You also need to be prepared for a fight. That means you must:

Understand your opponent. Your customer brazenly is attempting to steal from you. This suggests that the customer may not understand the legal repercussions or may not care. More threateningly, the customer may have learned how to manipulate the system and use various mechanisms, including LLCs, potential lawsuits, threats and intimidation to frustrate lawful recovery attempts, lawsuits and criminal enforcement efforts.

Play a strong offense. If you find yourself dealing with the latter, you’re going to be hoping your contract provides you with the ability to seek as much in terms of recovery as possible, and the right to do so against as many defendants as possible — including not only your LLC customer, but also its owner(s) and in some cases, affiliated entities. To sidestep the corporate shield of limited liability provided by the customer’s LLC, your rental contract would need to include a guaranty. If your contract doesn’t include basic default and remedies provisions, however, it probably won’t include something as far reaching as a guaranty. Nonetheless, I would recommend checking.

Defense wins championships. Even if, in spite of your contract’s shortcomings, you feel you still have a viable claim, remember that’s only half the battle. If your customer can countersue you, that might be able to nullify your claim or perhaps just make it too risky to pursue. Before you proceed, I would advise you to review your contract for indemnity, defense and hold harmless provisions that require the lessee to pay you, hire an attorney to defend you, and hold you harmless — refrain from seeking recovery against you — with respect to allegations of negligence as well as alleged equipment defects, injuries to the lessee and/or others, and damage to their property including the lessee’s or someone else’s. In addition, look for other waivers of claims by the lessee, such as those arising under the Uniform Commercial Code, repossession-related claims and damages, incidental, consequential, exemplary and punitive damages, and rights to recover for things like delivery delays, maintenance failures, breakdowns, downtime and events of force majeure. As previously mentioned, make sure your contract includes a provision permitting you to install and monitor GPS tracking devices. If it lacks any of these protections, your customer’s attorney might feel motivated to raise counterclaims against you that significantly impair the net value of your claim, or worse, cost you more than you seek to recover.

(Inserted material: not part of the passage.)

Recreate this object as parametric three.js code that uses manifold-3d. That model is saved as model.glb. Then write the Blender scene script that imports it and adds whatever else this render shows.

In the end, you do have the right to recover your equipment, but do it carefully. Make certain you don’t breach the peace, and if you find yourself needing to pursue repossession in an unfamiliar state, make sure you review its repossession laws, as they may differ from your state in important ways. If you find that repossession actually is not a realistic option, you certainly can pursue your remedies in court, but doing so can be risky and expensive. Regardless, your outcome is, to a great extent, going to be determined by what your rental contract says or fails to say. Have a close look at it now, before you start down a path you might later wish you hadn’t.